### Data shown:

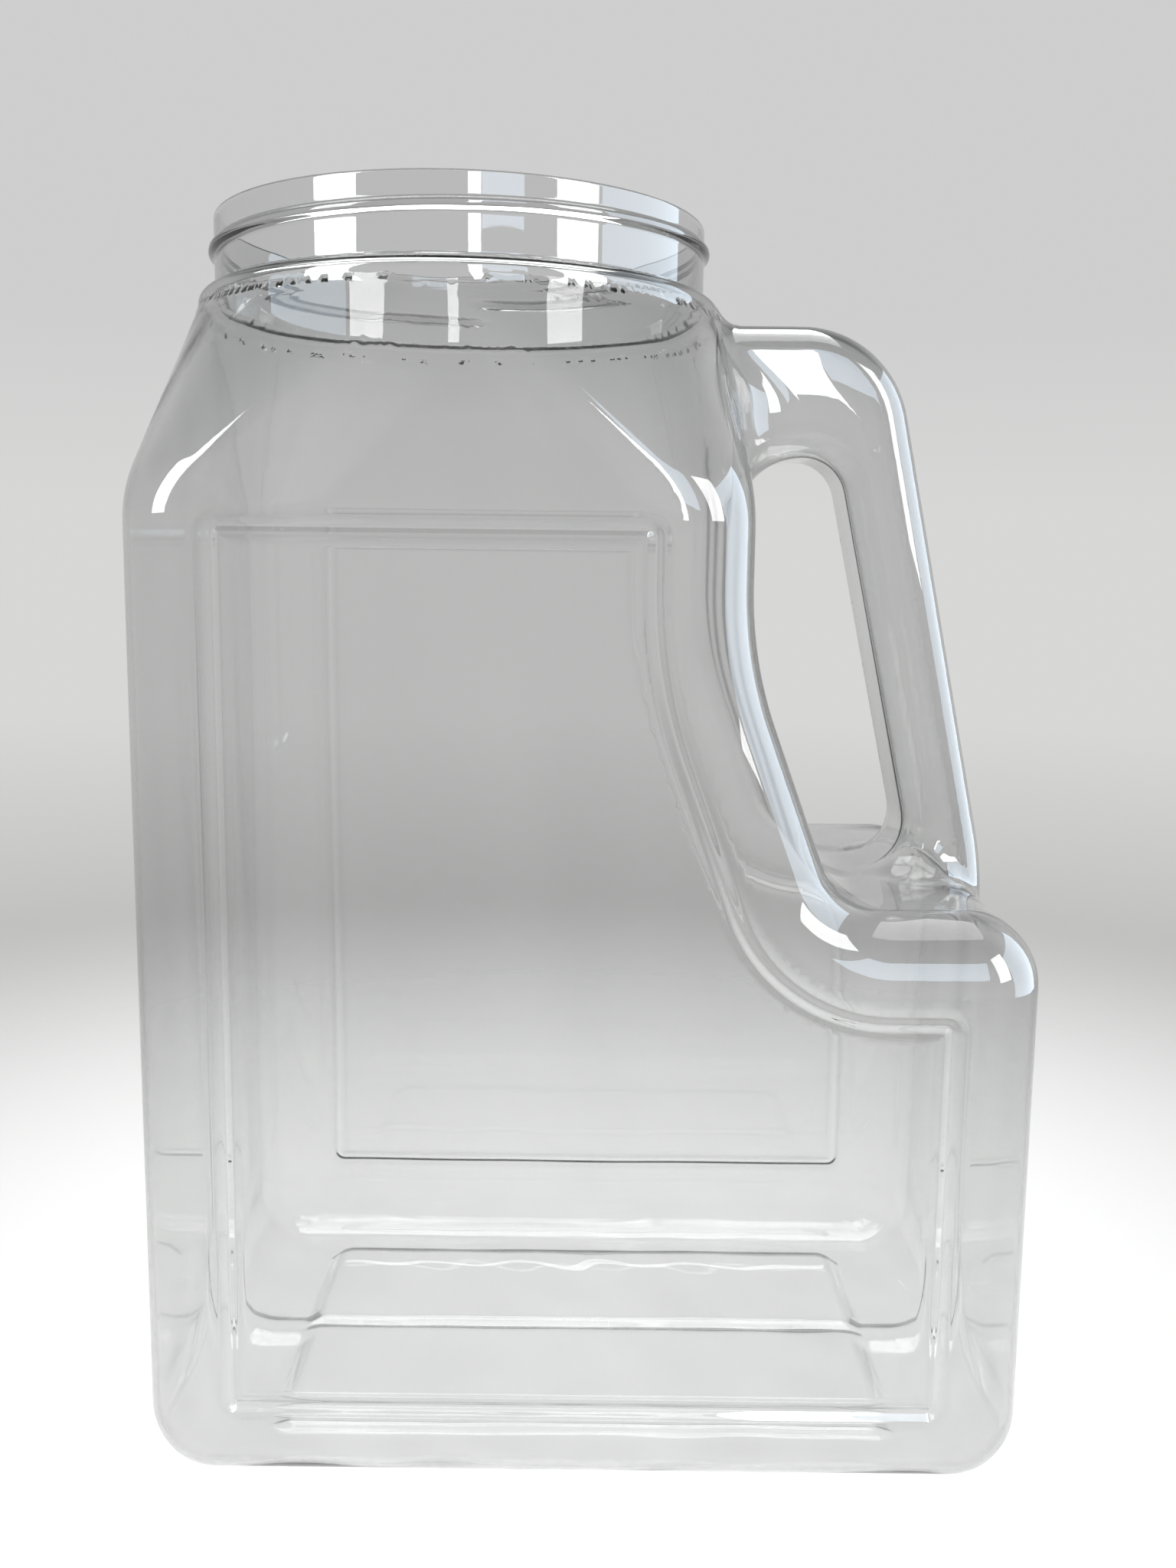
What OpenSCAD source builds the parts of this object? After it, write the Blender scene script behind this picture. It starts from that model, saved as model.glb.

...

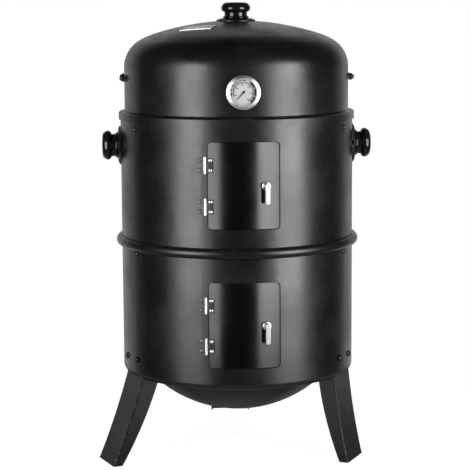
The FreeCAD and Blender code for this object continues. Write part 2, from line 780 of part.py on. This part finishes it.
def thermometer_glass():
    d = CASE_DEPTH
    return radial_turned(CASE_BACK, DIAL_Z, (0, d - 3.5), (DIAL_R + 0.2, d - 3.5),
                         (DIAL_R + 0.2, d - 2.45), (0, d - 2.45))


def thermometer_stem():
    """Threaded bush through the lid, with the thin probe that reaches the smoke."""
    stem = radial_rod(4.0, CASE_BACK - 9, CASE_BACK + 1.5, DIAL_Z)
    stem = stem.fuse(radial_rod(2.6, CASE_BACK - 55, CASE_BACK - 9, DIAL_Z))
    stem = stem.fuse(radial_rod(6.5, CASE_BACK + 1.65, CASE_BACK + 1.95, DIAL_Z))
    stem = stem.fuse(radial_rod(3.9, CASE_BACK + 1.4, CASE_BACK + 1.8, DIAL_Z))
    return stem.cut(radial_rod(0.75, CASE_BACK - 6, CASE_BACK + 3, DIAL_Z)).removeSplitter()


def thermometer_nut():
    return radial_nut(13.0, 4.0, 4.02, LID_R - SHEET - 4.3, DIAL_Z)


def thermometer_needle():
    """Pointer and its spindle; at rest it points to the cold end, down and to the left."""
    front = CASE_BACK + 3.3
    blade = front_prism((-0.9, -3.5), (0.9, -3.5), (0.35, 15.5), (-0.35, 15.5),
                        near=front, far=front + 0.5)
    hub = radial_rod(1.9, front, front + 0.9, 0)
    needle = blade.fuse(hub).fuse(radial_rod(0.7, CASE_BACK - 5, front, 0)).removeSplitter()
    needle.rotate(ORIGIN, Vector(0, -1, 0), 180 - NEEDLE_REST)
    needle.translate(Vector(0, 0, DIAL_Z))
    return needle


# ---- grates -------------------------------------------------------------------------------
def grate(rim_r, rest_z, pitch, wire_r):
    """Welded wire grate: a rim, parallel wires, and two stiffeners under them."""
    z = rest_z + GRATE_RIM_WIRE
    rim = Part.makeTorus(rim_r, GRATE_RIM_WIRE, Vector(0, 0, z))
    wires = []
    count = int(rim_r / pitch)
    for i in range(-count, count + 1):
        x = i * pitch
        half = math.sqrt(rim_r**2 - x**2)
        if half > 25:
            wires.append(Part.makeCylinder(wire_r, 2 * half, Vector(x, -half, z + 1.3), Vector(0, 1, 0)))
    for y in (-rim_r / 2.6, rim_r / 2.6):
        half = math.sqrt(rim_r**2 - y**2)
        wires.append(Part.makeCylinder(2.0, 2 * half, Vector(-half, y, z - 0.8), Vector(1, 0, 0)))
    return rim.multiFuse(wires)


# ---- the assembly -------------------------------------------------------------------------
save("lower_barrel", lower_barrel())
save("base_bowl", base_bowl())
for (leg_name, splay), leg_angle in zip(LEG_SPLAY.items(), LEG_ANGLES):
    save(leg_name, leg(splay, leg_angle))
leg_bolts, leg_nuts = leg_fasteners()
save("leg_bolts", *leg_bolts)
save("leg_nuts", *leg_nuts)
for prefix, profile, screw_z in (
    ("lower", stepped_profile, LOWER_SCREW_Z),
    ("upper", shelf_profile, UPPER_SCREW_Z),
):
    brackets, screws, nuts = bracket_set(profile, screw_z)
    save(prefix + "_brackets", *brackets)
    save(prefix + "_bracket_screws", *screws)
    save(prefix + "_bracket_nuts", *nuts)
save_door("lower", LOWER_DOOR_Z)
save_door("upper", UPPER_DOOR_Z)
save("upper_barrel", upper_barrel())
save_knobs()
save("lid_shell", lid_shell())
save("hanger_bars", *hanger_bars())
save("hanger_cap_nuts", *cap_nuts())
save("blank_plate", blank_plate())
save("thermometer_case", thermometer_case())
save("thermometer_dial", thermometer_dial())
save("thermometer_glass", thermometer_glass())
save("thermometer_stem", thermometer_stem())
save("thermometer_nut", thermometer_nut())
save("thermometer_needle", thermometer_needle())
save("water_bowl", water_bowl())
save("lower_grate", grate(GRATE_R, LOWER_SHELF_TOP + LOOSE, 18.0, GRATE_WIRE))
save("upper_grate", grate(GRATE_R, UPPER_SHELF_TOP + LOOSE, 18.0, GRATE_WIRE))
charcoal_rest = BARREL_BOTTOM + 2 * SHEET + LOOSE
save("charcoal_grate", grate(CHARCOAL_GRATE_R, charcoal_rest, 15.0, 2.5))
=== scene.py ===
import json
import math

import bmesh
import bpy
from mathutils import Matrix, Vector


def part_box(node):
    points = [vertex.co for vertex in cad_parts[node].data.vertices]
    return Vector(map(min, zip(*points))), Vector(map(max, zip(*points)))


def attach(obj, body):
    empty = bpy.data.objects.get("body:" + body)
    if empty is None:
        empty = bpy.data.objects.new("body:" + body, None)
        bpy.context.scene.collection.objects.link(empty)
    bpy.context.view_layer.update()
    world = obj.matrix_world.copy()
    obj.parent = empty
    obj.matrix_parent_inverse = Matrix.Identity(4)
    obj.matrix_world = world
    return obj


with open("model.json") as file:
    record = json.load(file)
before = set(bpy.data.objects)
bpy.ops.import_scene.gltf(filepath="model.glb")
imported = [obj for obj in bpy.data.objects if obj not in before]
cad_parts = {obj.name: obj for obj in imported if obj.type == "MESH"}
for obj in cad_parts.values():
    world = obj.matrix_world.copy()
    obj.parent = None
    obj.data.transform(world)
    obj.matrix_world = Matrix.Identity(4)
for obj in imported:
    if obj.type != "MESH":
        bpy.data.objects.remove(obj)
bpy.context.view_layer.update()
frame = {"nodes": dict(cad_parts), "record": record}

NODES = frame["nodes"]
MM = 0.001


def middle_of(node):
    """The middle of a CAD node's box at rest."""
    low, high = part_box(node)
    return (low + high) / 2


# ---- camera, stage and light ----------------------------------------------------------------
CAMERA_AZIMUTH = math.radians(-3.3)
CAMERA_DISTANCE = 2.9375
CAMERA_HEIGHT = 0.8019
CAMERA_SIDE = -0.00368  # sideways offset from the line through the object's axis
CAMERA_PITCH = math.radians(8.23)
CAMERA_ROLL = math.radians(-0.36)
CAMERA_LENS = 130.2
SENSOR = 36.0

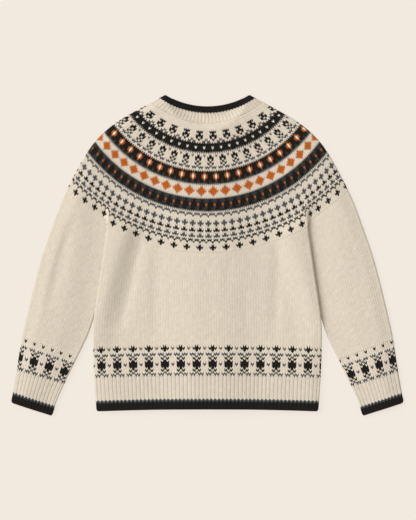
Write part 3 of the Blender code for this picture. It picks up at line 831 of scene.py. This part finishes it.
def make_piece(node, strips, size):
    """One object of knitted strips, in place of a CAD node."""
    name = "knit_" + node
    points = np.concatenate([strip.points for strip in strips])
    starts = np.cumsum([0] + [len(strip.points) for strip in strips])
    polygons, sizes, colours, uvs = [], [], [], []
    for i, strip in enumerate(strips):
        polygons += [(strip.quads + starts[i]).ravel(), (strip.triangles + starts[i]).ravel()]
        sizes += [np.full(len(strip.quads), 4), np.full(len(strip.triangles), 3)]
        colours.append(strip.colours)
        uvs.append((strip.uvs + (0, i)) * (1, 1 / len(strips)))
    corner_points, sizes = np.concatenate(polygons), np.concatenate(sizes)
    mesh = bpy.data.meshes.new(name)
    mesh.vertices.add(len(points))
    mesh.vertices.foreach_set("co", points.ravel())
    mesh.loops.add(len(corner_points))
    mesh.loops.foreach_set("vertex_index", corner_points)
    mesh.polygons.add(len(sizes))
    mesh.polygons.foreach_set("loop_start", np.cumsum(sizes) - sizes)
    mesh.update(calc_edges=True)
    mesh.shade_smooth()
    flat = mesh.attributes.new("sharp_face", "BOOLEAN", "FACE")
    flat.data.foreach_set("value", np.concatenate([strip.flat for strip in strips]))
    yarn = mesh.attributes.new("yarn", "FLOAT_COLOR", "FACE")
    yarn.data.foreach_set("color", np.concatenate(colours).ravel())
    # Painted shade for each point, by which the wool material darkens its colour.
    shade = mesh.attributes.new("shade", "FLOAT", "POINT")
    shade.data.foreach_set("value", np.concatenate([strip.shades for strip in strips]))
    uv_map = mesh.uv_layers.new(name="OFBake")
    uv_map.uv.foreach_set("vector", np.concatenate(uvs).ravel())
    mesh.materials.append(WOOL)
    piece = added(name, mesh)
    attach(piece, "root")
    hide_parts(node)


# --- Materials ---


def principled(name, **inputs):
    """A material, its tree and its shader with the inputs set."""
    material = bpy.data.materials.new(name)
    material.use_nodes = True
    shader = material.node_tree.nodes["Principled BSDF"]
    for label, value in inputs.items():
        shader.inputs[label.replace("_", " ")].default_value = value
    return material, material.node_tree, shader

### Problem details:
The lines from the one containing "UPPER_SHELF_TOP + LOOSE, 18.0, GRATE_WIRE))" to the one containing "return (low + high) / 2", both included, are to be extracted exactly; give no other line.

### Solution to this problem:
save("upper_grate", grate(GRATE_R, UPPER_SHELF_TOP + LOOSE, 18.0, GRATE_WIRE))
charcoal_rest = BARREL_BOTTOM + 2 * SHEET + LOOSE
save("charcoal_grate", grate(CHARCOAL_GRATE_R, charcoal_rest, 15.0, 2.5))
=== scene.py ===
import json
import math

import bmesh
import bpy
from mathutils import Matrix, Vector


def part_box(node):
    points = [vertex.co for vertex in cad_parts[node].data.vertices]
    return Vector(map(min, zip(*points))), Vector(map(max, zip(*points)))


def attach(obj, body):
    empty = bpy.data.objects.get("body:" + body)
    if empty is None:
        empty = bpy.data.objects.new("body:" + body, None)
        bpy.context.scene.collection.objects.link(empty)
    bpy.context.view_layer.update()
    world = obj.matrix_world.copy()
    obj.parent = empty
    obj.matrix_parent_inverse = Matrix.Identity(4)
    obj.matrix_world = world
    return obj


with open("model.json") as file:
    record = json.load(file)
before = set(bpy.data.objects)
bpy.ops.import_scene.gltf(filepath="model.glb")
imported = [obj for obj in bpy.data.objects if obj not in before]
cad_parts = {obj.name: obj for obj in imported if obj.type == "MESH"}
for obj in cad_parts.values():
    world = obj.matrix_world.copy()
    obj.parent = None
    obj.data.transform(world)
    obj.matrix_world = Matrix.Identity(4)
for obj in imported:
    if obj.type != "MESH":
        bpy.data.objects.remove(obj)
bpy.context.view_layer.update()
frame = {"nodes": dict(cad_parts), "record": record}

NODES = frame["nodes"]
MM = 0.001


def middle_of(node):
    """The middle of a CAD node's box at rest."""
    low, high = part_box(node)
    return (low + high) / 2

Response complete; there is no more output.